Liveness failures restart the container — the right response to a deadlocked process, but the wrong response to a temporarily unavailable database. Restarting a pod that cannot reach its database changes nothing and adds unnecessary connection churn.

Never check external dependencies in a liveness probe. Liveness should only detect unrecoverable internal failure: a deadlock, a failed background goroutine, or a sentinel condition that only a restart can fix.

Configuration

srv := httpserver.NewWithConfig(&httpserver.Config{
    Name:            "api",           // component name in logs (default: "httpserver")
    Addr:            ":8080",         // default: ":8080"
    ProbeAddr:       ":9090",         // default: ":9090" — serves /-/liveness, /-/readiness, /-/metrics
    ReadTimeout:     5 * time.Second, // default: 5s
    WriteTimeout:   10 * time.Second, // default: 10s
    IdleTimeout:    60 * time.Second, // default: 60s
    ShutdownTimeout: 30 * time.Second, // default: 30s
    Logger:          a.Logger(),
    Tracer:          a.Tracer(),
    Handler:         mux,
})

Use Addr: ":0" to let the OS pick a free port, then read it back with srv.Addr() after Start. This is the recommended pattern in tests.

Multiple servers (e.g. a public API and an internal admin server) can be registered independently by giving each a distinct Name and Addr:

api   := httpserver.NewWithConfig(&httpserver.Config{Name: "api",   Addr: ":8080", Handler: apiMux})
admin := httpserver.NewWithConfig(&httpserver.Config{Name: "admin", Addr: ":9090", Handler: adminMux})
a.Register(api)
a.Register(admin)

Testing

Server implements http.Handler, so tests can call ServeHTTP directly without binding a real port:

func TestListUsers(t *testing.T) {
    mux := http.NewServeMux()
    mux.HandleFunc("GET /users", listUsersHandler)

    srv := httpserver.NewWithConfig(&httpserver.Config{Handler: mux})

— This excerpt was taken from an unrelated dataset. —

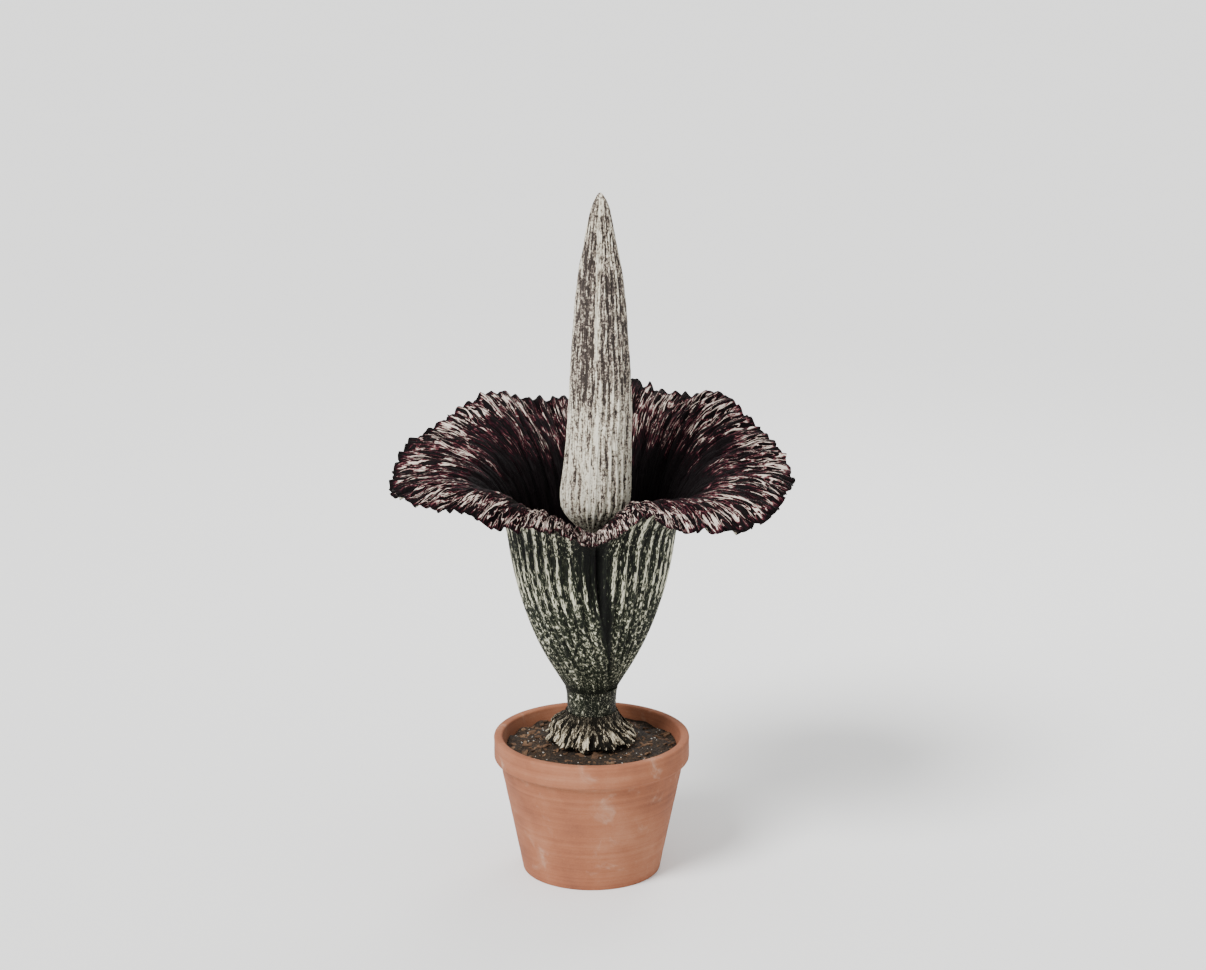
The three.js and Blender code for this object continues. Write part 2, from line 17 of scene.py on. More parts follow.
import bmesh
import bpy
import numpy as np
from mathutils import Matrix, Vector, noise

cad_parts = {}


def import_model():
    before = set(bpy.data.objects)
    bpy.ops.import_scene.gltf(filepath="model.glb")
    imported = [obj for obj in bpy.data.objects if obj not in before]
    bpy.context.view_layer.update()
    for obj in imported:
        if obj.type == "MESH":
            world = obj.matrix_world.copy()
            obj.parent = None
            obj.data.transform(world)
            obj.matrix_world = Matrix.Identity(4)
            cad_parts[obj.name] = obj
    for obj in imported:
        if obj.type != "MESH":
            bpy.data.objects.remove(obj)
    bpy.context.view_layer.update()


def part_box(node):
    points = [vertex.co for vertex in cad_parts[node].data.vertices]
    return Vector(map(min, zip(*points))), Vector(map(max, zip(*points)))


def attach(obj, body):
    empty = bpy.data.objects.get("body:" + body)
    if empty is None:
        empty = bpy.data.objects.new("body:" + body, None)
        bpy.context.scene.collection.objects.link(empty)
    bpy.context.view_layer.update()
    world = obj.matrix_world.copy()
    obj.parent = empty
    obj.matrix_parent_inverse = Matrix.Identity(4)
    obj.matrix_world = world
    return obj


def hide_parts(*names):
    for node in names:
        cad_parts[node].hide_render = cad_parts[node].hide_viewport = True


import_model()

Array = np.ndarray
Pair = tuple[float, float]
Triple = tuple[float, float, float]
Colour = Triple
Piece = bpy.types.Object
Socket = bpy.types.NodeSocket
Relief = Callable[["Skin"], Array]
Spot = tuple[int, Matrix]

MM = 0.001
FULL_TURN = 360.0
# The foot and the throat of the spathe are above the soil line, which is above the pot's underside.
SPATHE_FOOT = 182.0
THROAT = 656.0
SOIL_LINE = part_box("spathe")[0].z / MM - SPATHE_FOOT
# The gap between a piece and what carries it.
SEAT = 0.3

log = logging.getLogger("potted_titan_arum")


class Slot(Enum):
    """The material slots."""

    TERRACOTTA = "terracotta"
    SOIL = "potting_soil"
    TUBER = "tuber_skin"
    STALK = "mottled_stalk"
    SHEATH = "dry_sheath"
    SPATHE = "spathe"
    PISTILLATE = "pistillate"
    STAMINATE = "staminate"
    SPADIX = "spadix"


def ramp(x: Array | float, start: Array | float, end: Array | float) -> Array:
    """Rise smoothly from 0 at start to 1 at end."""
    share = np.clip((np.asarray(x, float) - start) / (end - start), 0, 1)
    return share * share * (3 - 2 * share)


def swell(x: Array, start: float, full: float, fading: float, end: float) -> Array:
    """Rise smoothly from 0 at start to 1 at full, and fall back to 0 from fading to end."""
    return ramp(x, start, full) * (1 - ramp(x, fading, end))


def mix(low: Array | float, high: Array | float, share: Array | float) -> Array:
    """Return the value that lies at a share of the way from low to high."""
    return low + (high - low) * share


def wave(x: Array) -> Array:
    """Return a round wave of period 1, which is 1 at whole numbers and -1 halfway between."""
    return np.cos(2 * math.pi * x)


def rib(x: Array, sharpness: float = 2.6) -> Array:
    """Return broad round ribs at whole numbers, 1 on their crests, with narrow furrows between."""
    return 1 - 2 * np.abs(np.sin(math.pi * x)) ** sharpness


def rough(*axes: Array | float, octaves: int = 3) -> Array:
    """Read smooth noise, of about -1 to 1, at up to three coordinates in units of about one lump."""
    where = np.stack(np.broadcast_arrays(*axes, *[0.5] * (3 - len(axes))), axis=-1)
    return np.array([noise.fractal(point, 1.0, 2.0, octaves) for point in where.tolist()])


def polar(radius: Array, degrees: Array, height: Array) -> Array:
    """Return points in millimetres from a radius, degrees from the front, and a height."""
    angle = np.radians(degrees)
    return np.stack([radius * np.sin(angle), -radius * np.cos(angle), height], axis=-1)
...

    req := httptest.NewRequest(http.MethodGet, "/users", nil)
    rec := httptest.NewRecorder()
    srv.ServeHTTP(rec, req)

    assert.Equal(t, http.StatusOK, rec.Code)
}

To test with a live port (e.g. for integration tests), use Addr: ":0" and call Start:

mux := http.NewServeMux()
mux.HandleFunc("GET /ping", pingHandler)

srv := httpserver.NewWithConfig(&httpserver.Config{Addr: ":0", Handler: mux})

require.NoError(t, srv.Start(ctx))
defer srv.Shutdown(ctx)

resp, err := http.Get("http://" + srv.Addr() + "/ping")